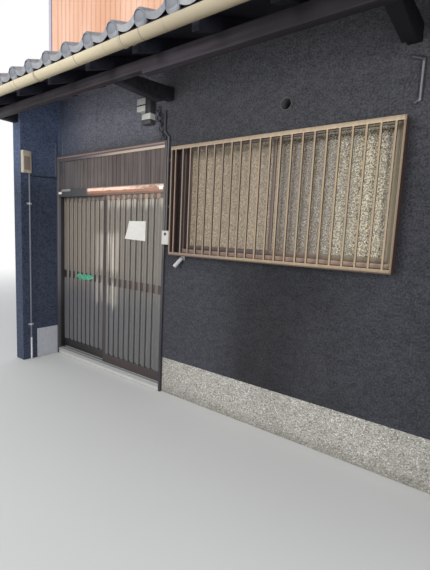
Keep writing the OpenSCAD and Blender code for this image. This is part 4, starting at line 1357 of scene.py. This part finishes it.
def aimedCamera():
    yaw, pitch, roll = (math.radians(view[k]) for k in ("yaw", "pitch", "roll"))
    lens = bpy.data.cameras.new("camera")
    lens.lens = view["lens"]
    lens.sensor_width = 36.0
    eye = linked("camera", lens)
    eye.matrix_world = (Matrix.Translation(view["at"]) @ Matrix.Rotation(yaw, 4, "Z")
                        @ Matrix.Rotation(math.pi / 2 - pitch, 4, "X") @ Matrix.Rotation(roll, 4, "Z"))
    bpy.context.scene.camera = eye


lamps = {  # place, aim, size, watts
    "key": ((-2.0, -12.0, 3.0), (0.0, -2.8, 1.9), 5.0, 480),
    "fill": ((7.0, -8.5, 2.8), (-2.2, -2.8, 1.6), 4.0, 300),
}


def placeLamps():
    for name, (place, aim, size, watts) in lamps.items():
        light = bpy.data.lights.new(name, "AREA")
        light.shape = "DISK"
        light.size = size
        light.energy = watts
        aimed = (Vector(aim) - Vector(place)).to_track_quat("-Z", "Y").to_matrix().to_4x4()
        linked(name, light).matrix_world = Matrix.Translation(place) @ aimed


sky = {"colour": (0.92, 0.95, 1.0, 1), "strength": 0.75}


def paintWorld():
    world = bpy.data.worlds.new("studio")
    world.use_nodes = True
    bpy.context.scene.world = world
    tree = world.node_tree
    soft = tree.nodes["Background"]
    soft.inputs["Color"].default_value = sky["colour"]
    soft.inputs["Strength"].default_value = sky["strength"]
    rays = seenRays(Wire(tree))
    plain = rays.add("ShaderNodeBackground", {}, {"Color": (1, 1, 1, 1), "Strength": 1.0})
    shown = rays.add("ShaderNodeMixShader", {}, {0: rays, 1: Wire(tree, soft.outputs[0]), 2: plain})
    tree.links.new(shown.socket, tree.nodes["World Output"].inputs["Surface"])


ground = {
    "colours": ((0.70, 0.70, 0.68), (0.76, 0.76, 0.74)),
    "fade": (5.0, 13.0),  # from the middle, where it turns to plain white
    "halfSize": 60,
    "drop": 0.002,
}


def layFloor():
    p = ground
    f = Finish("paleFloor")
    f.set(Base_Color=mix(f.noise(0.6), *p["colours"]), Roughness=0.8)
    away = f.place.add("ShaderNodeVectorMath", {"operation": "LENGTH"}, {0: f.place}, "Value")
    glow = f.place.add("ShaderNodeEmission", {}, {"Color": (1, 1, 1, 1), "Strength": 1.0})
    blend = f.place.add("ShaderNodeMixShader", {}, {
        0: between(away, *p["fade"]) * seenRays(f.place), 1: Wire(f.tree, f.shader.outputs[0]), 2: glow})
    f.tree.links.new(blend.socket, f.tree.nodes["Material Output"].inputs["Surface"])
    bm = bmesh.new()
    bmesh.ops.create_grid(bm, x_segments=1, y_segments=1, size=p["halfSize"],
                          matrix=Matrix.Translation((0, 0, -p["drop"])))
    linked("floor", meshFrom(bm, "floor", f.material))


aimedCamera()
placeLamps()
paintWorld()
layFloor()
bpy.context.scene.view_settings.view_transform = "Standard"

bpy.context.view_layer.update()
print("stage: done")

○ ○ ○

Stated problem
Output the data above exactly, please, line for line.

Complete response
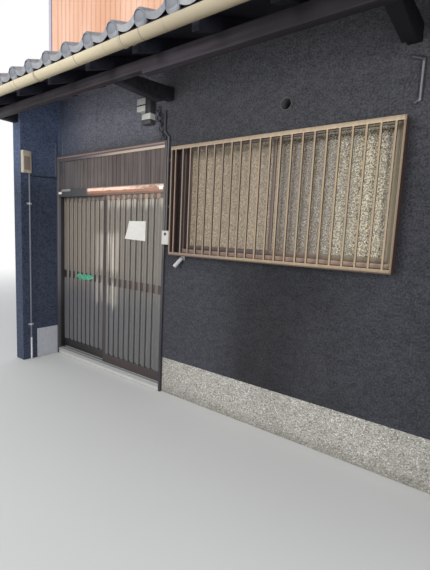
Keep writing the OpenSCAD and Blender code for this image. This is part 4, starting at line 1357 of scene.py. This part finishes it.
def aimedCamera():
    yaw, pitch, roll = (math.radians(view[k]) for k in ("yaw", "pitch", "roll"))
    lens = bpy.data.cameras.new("camera")
    lens.lens = view["lens"]
    lens.sensor_width = 36.0
    eye = linked("camera", lens)
    eye.matrix_world = (Matrix.Translation(view["at"]) @ Matrix.Rotation(yaw, 4, "Z")
                        @ Matrix.Rotation(math.pi / 2 - pitch, 4, "X") @ Matrix.Rotation(roll, 4, "Z"))
    bpy.context.scene.camera = eye


lamps = {  # place, aim, size, watts
    "key": ((-2.0, -12.0, 3.0), (0.0, -2.8, 1.9), 5.0, 480),
    "fill": ((7.0, -8.5, 2.8), (-2.2, -2.8, 1.6), 4.0, 300),
}


def placeLamps():
    for name, (place, aim, size, watts) in lamps.items():
        light = bpy.data.lights.new(name, "AREA")
        light.shape = "DISK"
        light.size = size
        light.energy = watts
        aimed = (Vector(aim) - Vector(place)).to_track_quat("-Z", "Y").to_matrix().to_4x4()
        linked(name, light).matrix_world = Matrix.Translation(place) @ aimed


sky = {"colour": (0.92, 0.95, 1.0, 1), "strength": 0.75}


def paintWorld():
    world = bpy.data.worlds.new("studio")
    world.use_nodes = True
    bpy.context.scene.world = world
    tree = world.node_tree
    soft = tree.nodes["Background"]
    soft.inputs["Color"].default_value = sky["colour"]
    soft.inputs["Strength"].default_value = sky["strength"]
    rays = seenRays(Wire(tree))
    plain = rays.add("ShaderNodeBackground", {}, {"Color": (1, 1, 1, 1), "Strength": 1.0})
    shown = rays.add("ShaderNodeMixShader", {}, {0: rays, 1: Wire(tree, soft.outputs[0]), 2: plain})
    tree.links.new(shown.socket, tree.nodes["World Output"].inputs["Surface"])


ground = {
    "colours": ((0.70, 0.70, 0.68), (0.76, 0.76, 0.74)),
    "fade": (5.0, 13.0),  # from the middle, where it turns to plain white
    "halfSize": 60,
    "drop": 0.002,
}


def layFloor():
    p = ground
    f = Finish("paleFloor")
    f.set(Base_Color=mix(f.noise(0.6), *p["colours"]), Roughness=0.8)
    away = f.place.add("ShaderNodeVectorMath", {"operation": "LENGTH"}, {0: f.place}, "Value")
    glow = f.place.add("ShaderNodeEmission", {}, {"Color": (1, 1, 1, 1), "Strength": 1.0})
    blend = f.place.add("ShaderNodeMixShader", {}, {
        0: between(away, *p["fade"]) * seenRays(f.place), 1: Wire(f.tree, f.shader.outputs[0]), 2: glow})
    f.tree.links.new(blend.socket, f.tree.nodes["Material Output"].inputs["Surface"])
    bm = bmesh.new()
    bmesh.ops.create_grid(bm, x_segments=1, y_segments=1, size=p["halfSize"],
                          matrix=Matrix.Translation((0, 0, -p["drop"])))
    linked("floor", meshFrom(bm, "floor", f.material))


aimedCamera()
placeLamps()
paintWorld()
layFloor()
bpy.context.scene.view_settings.view_transform = "Standard"

bpy.context.view_layer.update()
print("stage: done")